__INSTRUCTIONS FOR THE TASK__
Repeat every line below exactly as it reads.
▼▼▼
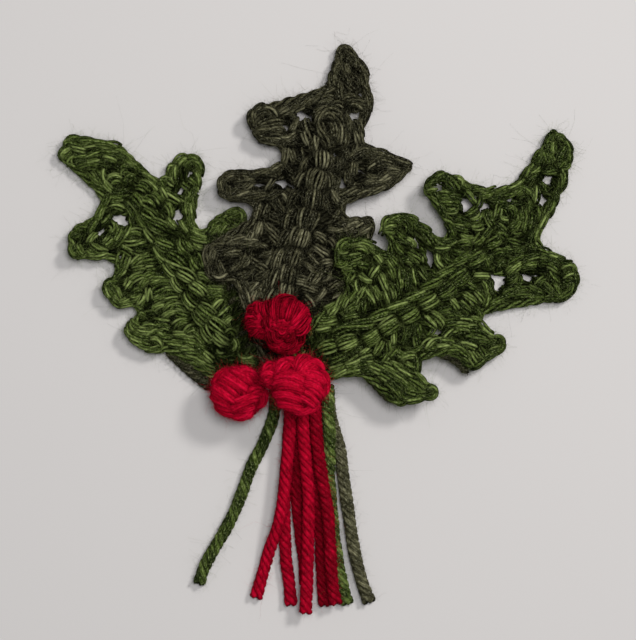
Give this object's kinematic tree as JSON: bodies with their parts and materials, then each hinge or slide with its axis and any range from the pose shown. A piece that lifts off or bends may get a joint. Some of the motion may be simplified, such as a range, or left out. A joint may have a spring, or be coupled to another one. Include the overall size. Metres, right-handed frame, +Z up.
{
  "type": "crocheted holly sprig",
  "caption": "Crocheted yarn holly sprig with lobed leaves fanned out, bobble berries over their bases and loose yarn tails, lying flat as an applique or wreath trim.",
  "frame": {"origin": "on the surface that the sprig lies on, under the middle of the box of its leaves and berries", "axes": "+X across the fan of leaves, from the left leaf to the right leaf; +Y from the berries to the middle leaf's tip, away from the tails; +Z up, out of the front of the leaves"},
  "size_m": [0.1304, 0.142, 0.0206],
  "materials": {
    "green_yarn": "plied worsted acrylic yarn in holly green, crocheted, slightly fuzzy, matt with a faint sheen on each ply",
    "olive_yarn": "plied worsted yarn in a dark olive brown heather, crocheted, slightly fuzzy, matt",
    "red_yarn": "plied worsted acrylic yarn in holly berry red, slightly fuzzy, matt with a faint sheen on each ply"
  },
  "bodies": {
    "root": {"leaf_left": "green_yarn", "leaf_middle": "olive_yarn", "leaf_right": "green_yarn", "berry_top": "red_yarn", "berry_left": "red_yarn", "berry_right": "red_yarn", "tail_green_left": "green_yarn", "tail_red_1": "red_yarn", "tail_red_2": "red_yarn", "tail_red_3": "red_yarn", "tail_red_4": "red_yarn", "tail_red_5": "red_yarn", "tail_red_6": "red_yarn", "tail_green_right": "green_yarn", "tail_olive_right": "olive_yarn"}
  },
  "joints": []
}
▲▲▲
__TASK OUTPUT__
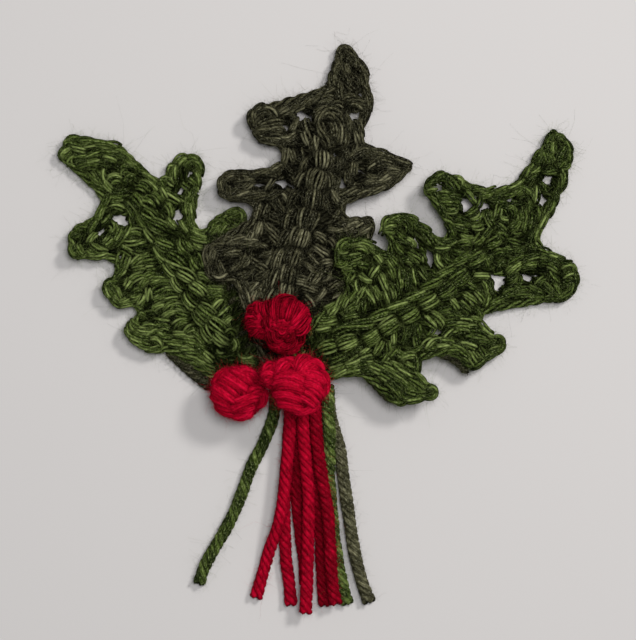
Give this object's kinematic tree as JSON: bodies with their parts and materials, then each hinge or slide with its axis and any range from the pose shown. A piece that lifts off or bends may get a joint. Some of the motion may be simplified, such as a range, or left out. A joint may have a spring, or be coupled to another one. Include the overall size. Metres, right-handed frame, +Z up.
{
  "type": "crocheted holly sprig",
  "caption": "Crocheted yarn holly sprig with lobed leaves fanned out, bobble berries over their bases and loose yarn tails, lying flat as an applique or wreath trim.",
  "frame": {"origin": "on the surface that the sprig lies on, under the middle of the box of its leaves and berries", "axes": "+X across the fan of leaves, from the left leaf to the right leaf; +Y from the berries to the middle leaf's tip, away from the tails; +Z up, out of the front of the leaves"},
  "size_m": [0.1304, 0.142, 0.0206],
  "materials": {
    "green_yarn": "plied worsted acrylic yarn in holly green, crocheted, slightly fuzzy, matt with a faint sheen on each ply",
    "olive_yarn": "plied worsted yarn in a dark olive brown heather, crocheted, slightly fuzzy, matt",
    "red_yarn": "plied worsted acrylic yarn in holly berry red, slightly fuzzy, matt with a faint sheen on each ply"
  },
  "bodies": {
    "root": {"leaf_left": "green_yarn", "leaf_middle": "olive_yarn", "leaf_right": "green_yarn", "berry_top": "red_yarn", "berry_left": "red_yarn", "berry_right": "red_yarn", "tail_green_left": "green_yarn", "tail_red_1": "red_yarn", "tail_red_2": "red_yarn", "tail_red_3": "red_yarn", "tail_red_4": "red_yarn", "tail_red_5": "red_yarn", "tail_red_6": "red_yarn", "tail_green_right": "green_yarn", "tail_olive_right": "olive_yarn"}
  },
  "joints": []
}